• [SET TASK] Repeat exactly each line of the data provided below.

## begin DATASET EXCERPT

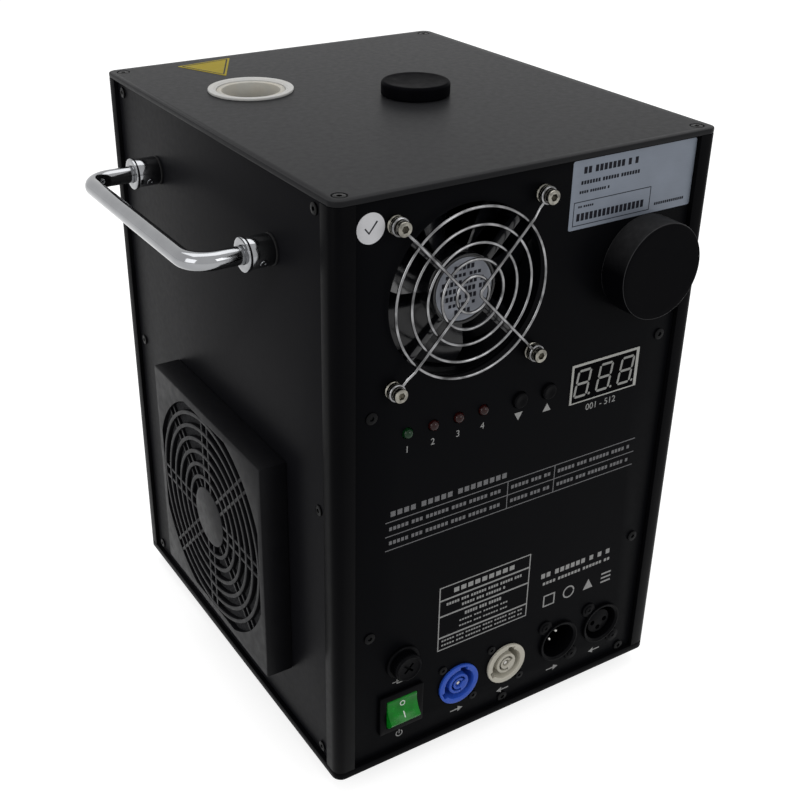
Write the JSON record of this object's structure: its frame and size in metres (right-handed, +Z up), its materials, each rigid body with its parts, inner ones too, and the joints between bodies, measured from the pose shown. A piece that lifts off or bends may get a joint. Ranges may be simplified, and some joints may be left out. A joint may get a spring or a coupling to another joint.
{
  "type": "cold spark machine",
  "caption": "Black box-shaped spark fountain machine with chrome carrying handles, wire-guarded fan, ribbed air intake, display, rocker switch, locking sockets and top nozzle.",
  "frame": {"origin": "on the floor under the middle of the bounding box, with the machine on its four feet", "axes": "+Z up, -Y out of the control panel, +X to the right of someone facing the control panel"},
  "size_m": [0.2706, 0.2426, 0.3067],
  "materials": {
    "casing_paint": "fine satin black powder coat",
    "top_paint": "fine satin charcoal powder coat",
    "panel_paint": "satin black panel with pale print",
    "chrome": "polished chrome plate",
    "steel": "brushed sheet steel",
    "rubber": "matt black rubber",
    "black_plastic": "fine satin black plastic",
    "fan_plastic": "smooth black moulded plastic",
    "ceramic": "matt white ceramic",
    "rocker_green": "clear green plastic",
    "blue_plastic": "satin blue plastic",
    "grey_plastic": "satin warm grey plastic",
    "display_window": "white digits on a black face",
    "green_lens": "unlit green lens",
    "red_lens": "unlit red lens",
    "circuit_board": "green solder mask"
  },
  "bodies": {
    "machine": {"top_plate": "top_paint", "bottom_plate": "casing_paint", "post_front_left": "casing_paint", "post_front_right": "casing_paint", "post_back_left": "casing_paint", "post_back_right": "casing_paint", "back_panel": "casing_paint", "left_panel": "casing_paint", "right_panel": "casing_paint", "intake_cover": "casing_paint", "control_panel": "panel_paint", "foot_front_left": "rubber", "foot_front_right": "rubber", "foot_back_left": "rubber", "foot_back_right": "rubber", "handle_bar_left": "chrome", "handle_bar_right": "chrome", "handle_ferrule_front_left": "chrome", "handle_ferrule_back_left": "chrome", "handle_ferrule_front_right": "chrome", "handle_ferrule_back_right": "chrome", "wire_guard": "chrome", "guard_screw_1": "chrome", "guard_screw_2": "chrome", "guard_screw_3": "chrome", "guard_screw_4": "chrome", "exhaust_fan_frame": "fan_plastic", "intake_fan_frame": "fan_plastic", "cover_socket": "black_plastic", "fuse_holder": "black_plastic", "power_switch": "black_plastic", "data_in_socket": "black_plastic", "data_out_socket": "black_plastic", "blower_housing": "black_plastic", "nozzle_ring": "ceramic", "heater_tube": "ceramic", "hopper": "steel", "feed_tube": "steel", "feed_motor": "steel", "power_supply": "steel", "power_inlet": "blue_plastic", "power_outlet": "grey_plastic", "display": "display_window", "indicator_1": "green_lens", "indicator_2": "red_lens", "indicator_3": "red_lens", "indicator_4": "red_lens", "control_board": "circuit_board"},
    "power_rocker": {"power_rocker": "rocker_green"},
    "down_button": {"down_button": "black_plastic"},
    "up_button": {"up_button": "black_plastic"},
    "exhaust_rotor": {"exhaust_fan_rotor": "fan_plastic"},
    "intake_rotor": {"intake_fan_rotor": "fan_plastic"},
    "blower_impeller": {"blower_impeller": "black_plastic"},
    "feed_auger": {"feed_auger": "steel"},
    "feed_cap": {"feed_cap": "black_plastic"},
    "round_cover": {"round_cover": "black_plastic"},
    "fuse_cap": {"fuse_cap": "black_plastic"}
  },
  "joints": [
    {"name": "power_rocker_tilt", "type": "hinge", "parent": "machine", "child": "power_rocker", "pos_m": [-0.0614, -0.10505, 0.0392], "axis": [1, 0, 0], "range_deg": [0, 40]},
    {"name": "down_button_press", "type": "slide", "parent": "machine", "child": "down_button", "axis": [0, 1, 0], "range_m": [0, 0.0012], "stiffness_N_per_m": 150},
    {"name": "up_button_press", "type": "slide", "parent": "machine", "child": "up_button", "axis": [0, 1, 0], "range_m": [0, 0.0012], "stiffness_N_per_m": 150},
    {"name": "exhaust_fan_spin", "type": "hinge", "parent": "machine", "child": "exhaust_rotor", "pos_m": [-0.0334, -0.0925, 0.2505], "axis": [0, 1, 0], "continuous": true},
    {"name": "intake_fan_spin", "type": "hinge", "parent": "machine", "child": "intake_rotor", "pos_m": [-0.0815, -0.00275, 0.105], "axis": [1, 0, 0], "continuous": true},
    {"name": "blower_spin", "type": "hinge", "parent": "machine", "child": "blower_impeller", "pos_m": [-0.028, 0.05075, 0.0523], "axis": [0, 1, 0], "continuous": true},
    {"name": "feed_auger_spin", "type": "hinge", "parent": "machine", "child": "feed_auger", "pos_m": [0.0131, 0.00465, 0.2025], "axis": [-0.8118, 0.5839, 0], "continuous": true},
    {"name": "feed_cap_lift", "type": "slide", "parent": "machine", "child": "feed_cap", "axis": [0, 0, 1], "range_m": [0, 0.02]},
    {"name": "round_cover_pull", "type": "slide", "parent": "machine", "child": "round_cover", "axis": [0, -1, 0], "range_m": [0, 0.02]},
    {"name": "fuse_cap_turn", "type": "hinge", "parent": "machine", "child": "fuse_cap", "pos_m": [-0.0607, -0.10675, 0.0674], "axis": [0, 1, 0], "range_deg": [-90, 0]}
  ]
}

## end DATASET EXCERPT

• [OUTPUT OF THE TASK]
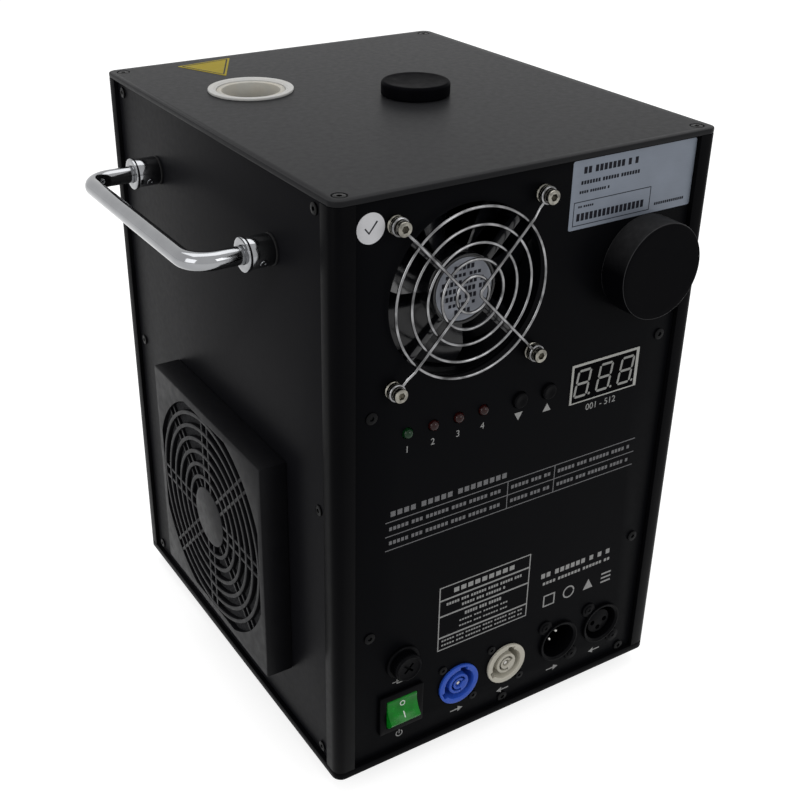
Write the JSON record of this object's structure: its frame and size in metres (right-handed, +Z up), its materials, each rigid body with its parts, inner ones too, and the joints between bodies, measured from the pose shown. A piece that lifts off or bends may get a joint. Ranges may be simplified, and some joints may be left out. A joint may get a spring or a coupling to another joint.
{
  "type": "cold spark machine",
  "caption": "Black box-shaped spark fountain machine with chrome carrying handles, wire-guarded fan, ribbed air intake, display, rocker switch, locking sockets and top nozzle.",
  "frame": {"origin": "on the floor under the middle of the bounding box, with the machine on its four feet", "axes": "+Z up, -Y out of the control panel, +X to the right of someone facing the control panel"},
  "size_m": [0.2706, 0.2426, 0.3067],
  "materials": {
    "casing_paint": "fine satin black powder coat",
    "top_paint": "fine satin charcoal powder coat",
    "panel_paint": "satin black panel with pale print",
    "chrome": "polished chrome plate",
    "steel": "brushed sheet steel",
    "rubber": "matt black rubber",
    "black_plastic": "fine satin black plastic",
    "fan_plastic": "smooth black moulded plastic",
    "ceramic": "matt white ceramic",
    "rocker_green": "clear green plastic",
    "blue_plastic": "satin blue plastic",
    "grey_plastic": "satin warm grey plastic",
    "display_window": "white digits on a black face",
    "green_lens": "unlit green lens",
    "red_lens": "unlit red lens",
    "circuit_board": "green solder mask"
  },
  "bodies": {
    "machine": {"top_plate": "top_paint", "bottom_plate": "casing_paint", "post_front_left": "casing_paint", "post_front_right": "casing_paint", "post_back_left": "casing_paint", "post_back_right": "casing_paint", "back_panel": "casing_paint", "left_panel": "casing_paint", "right_panel": "casing_paint", "intake_cover": "casing_paint", "control_panel": "panel_paint", "foot_front_left": "rubber", "foot_front_right": "rubber", "foot_back_left": "rubber", "foot_back_right": "rubber", "handle_bar_left": "chrome", "handle_bar_right": "chrome", "handle_ferrule_front_left": "chrome", "handle_ferrule_back_left": "chrome", "handle_ferrule_front_right": "chrome", "handle_ferrule_back_right": "chrome", "wire_guard": "chrome", "guard_screw_1": "chrome", "guard_screw_2": "chrome", "guard_screw_3": "chrome", "guard_screw_4": "chrome", "exhaust_fan_frame": "fan_plastic", "intake_fan_frame": "fan_plastic", "cover_socket": "black_plastic", "fuse_holder": "black_plastic", "power_switch": "black_plastic", "data_in_socket": "black_plastic", "data_out_socket": "black_plastic", "blower_housing": "black_plastic", "nozzle_ring": "ceramic", "heater_tube": "ceramic", "hopper": "steel", "feed_tube": "steel", "feed_motor": "steel", "power_supply": "steel", "power_inlet": "blue_plastic", "power_outlet": "grey_plastic", "display": "display_window", "indicator_1": "green_lens", "indicator_2": "red_lens", "indicator_3": "red_lens", "indicator_4": "red_lens", "control_board": "circuit_board"},
    "power_rocker": {"power_rocker": "rocker_green"},
    "down_button": {"down_button": "black_plastic"},
    "up_button": {"up_button": "black_plastic"},
    "exhaust_rotor": {"exhaust_fan_rotor": "fan_plastic"},
    "intake_rotor": {"intake_fan_rotor": "fan_plastic"},
    "blower_impeller": {"blower_impeller": "black_plastic"},
    "feed_auger": {"feed_auger": "steel"},
    "feed_cap": {"feed_cap": "black_plastic"},
    "round_cover": {"round_cover": "black_plastic"},
    "fuse_cap": {"fuse_cap": "black_plastic"}
  },
  "joints": [
    {"name": "power_rocker_tilt", "type": "hinge", "parent": "machine", "child": "power_rocker", "pos_m": [-0.0614, -0.10505, 0.0392], "axis": [1, 0, 0], "range_deg": [0, 40]},
    {"name": "down_button_press", "type": "slide", "parent": "machine", "child": "down_button", "axis": [0, 1, 0], "range_m": [0, 0.0012], "stiffness_N_per_m": 150},
    {"name": "up_button_press", "type": "slide", "parent": "machine", "child": "up_button", "axis": [0, 1, 0], "range_m": [0, 0.0012], "stiffness_N_per_m": 150},
    {"name": "exhaust_fan_spin", "type": "hinge", "parent": "machine", "child": "exhaust_rotor", "pos_m": [-0.0334, -0.0925, 0.2505], "axis": [0, 1, 0], "continuous": true},
    {"name": "intake_fan_spin", "type": "hinge", "parent": "machine", "child": "intake_rotor", "pos_m": [-0.0815, -0.00275, 0.105], "axis": [1, 0, 0], "continuous": true},
    {"name": "blower_spin", "type": "hinge", "parent": "machine", "child": "blower_impeller", "pos_m": [-0.028, 0.05075, 0.0523], "axis": [0, 1, 0], "continuous": true},
    {"name": "feed_auger_spin", "type": "hinge", "parent": "machine", "child": "feed_auger", "pos_m": [0.0131, 0.00465, 0.2025], "axis": [-0.8118, 0.5839, 0], "continuous": true},
    {"name": "feed_cap_lift", "type": "slide", "parent": "machine", "child": "feed_cap", "axis": [0, 0, 1], "range_m": [0, 0.02]},
    {"name": "round_cover_pull", "type": "slide", "parent": "machine", "child": "round_cover", "axis": [0, -1, 0], "range_m": [0, 0.02]},
    {"name": "fuse_cap_turn", "type": "hinge", "parent": "machine", "child": "fuse_cap", "pos_m": [-0.0607, -0.10675, 0.0674], "axis": [0, 1, 0], "range_deg": [-90, 0]}
  ]
}